That December game was the second in a stretch the Nuggets lost seven of eight. They’ve been even worse lately, dropping 11 of their last 12.

It appears Denver is in crisis, Shaw facing constant criticism as the Nuggets sink further in the standings.

“We’re not in a good place right now,” Shaw said before his team’s latest loss, a 104-100 setback to the Celtics on Wednesday clinched when the Nuggets botched two inbound passes in the final 24 seconds.

Throughout the season, Shaw has emphasized two major points:

1. If the team doesn’t perform better, its components – players and/or the coach – will change.

2. As long as he’s in place, he’s going to continue working hard, and the players should do the same.

There’s no reason to believe Shaw isn’t holding up his end of the bargain.

He integrates movie scenes and music into film sessions, trying to lift his team’s spirits. Gallinari gave an example of a Discovery Channel-type feature on animals that promoted team and togetherness.

And of course, there’s Shaw’s rapping, which debuted publically in 1994 with “Anything Can Happen:”

“It’s always fun to come to the gym and not really have the same thing going day in and day out. It becomes repetitive,” Lawson said. “So, the way he switches it up with movie quotes, rap songs, other little songs, it’s good for us.”

That hasn’t been enough, though, and the question becomes: Is Shaw good enough for the Nuggets on the whole?

This team has talent, but the results have been underwhelming. Denver went 36-46 last year, Shaw’s first as a head coach, and is 19-31 this year. Even Shaw admits the Nuggets have yet to find an identity since he took over for George Karl.

That’s bad news in Denver, where the roster is paid to win now.

Even after dealing Timofey Mozgov without taking a player in return, the Nuggets’ team salary is still above average, according to Basketball Insiders. But Denver has $68,597,595 committed for next season, seventh-most in the league (behind just the Nets, Cavaliers, Warriors, Heat, Thunder and Wizards).

Shaw’s rotations have been questionable, and his players have too often look disjointed on the floor. His public statements have been curious, at best.

He drew national attention for saying, “It just looks like you almost have to try to lose as bad, and in the way we’ve been losing.” Whether he was accusing his players of deliberately tanking or just making a tongue-in-cheek comment that was taken too literally, Shaw put himself in a bad position. With everything else going on, why risk alienating your players like that?

Even when not using the media to motivate his team, which (like other coaches) he does quite often, Shaw has a penchant for suspect statements. Just look at these consecutive sentences: “The West is tough. I don’t want to make any excuses. We’ve still been dealing with injuries this year.”

I believe every NBA coach – Gregg Popovich possibly excepted – is on a clock until his players tune him out. Are the Nuggets still getting Shaw’s message?

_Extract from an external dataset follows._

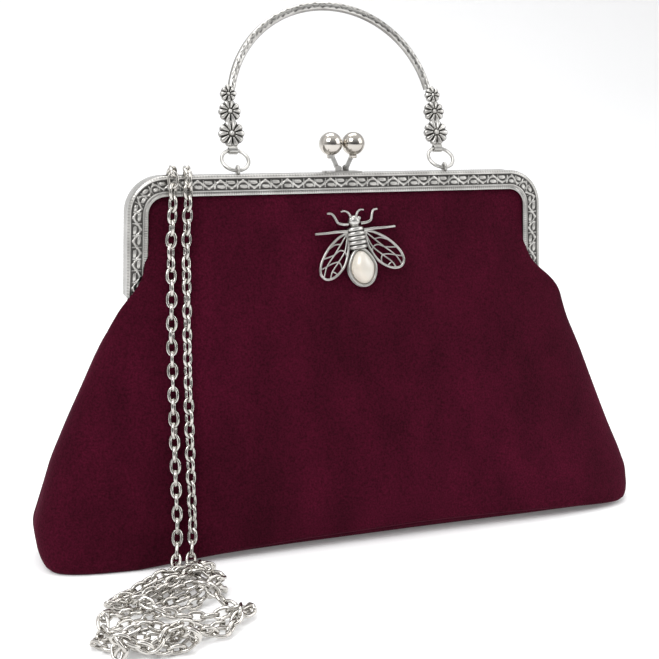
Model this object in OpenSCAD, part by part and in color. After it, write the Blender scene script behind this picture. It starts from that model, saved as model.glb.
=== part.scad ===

“It’s still going through,” Lawson said.

For how long, though?

The players might change. Arron Afflalo and Wilson Chandler are reportedly on the trade block. JaVale McGee and J.J. Hickson could get moved, too.

The coach could change, too. In the meantime, Shaw is looking for his next motivational trick.

“I’m willing to do pretty much anything to try to find what can work with us,” Shaw said. “But it’s been hard.”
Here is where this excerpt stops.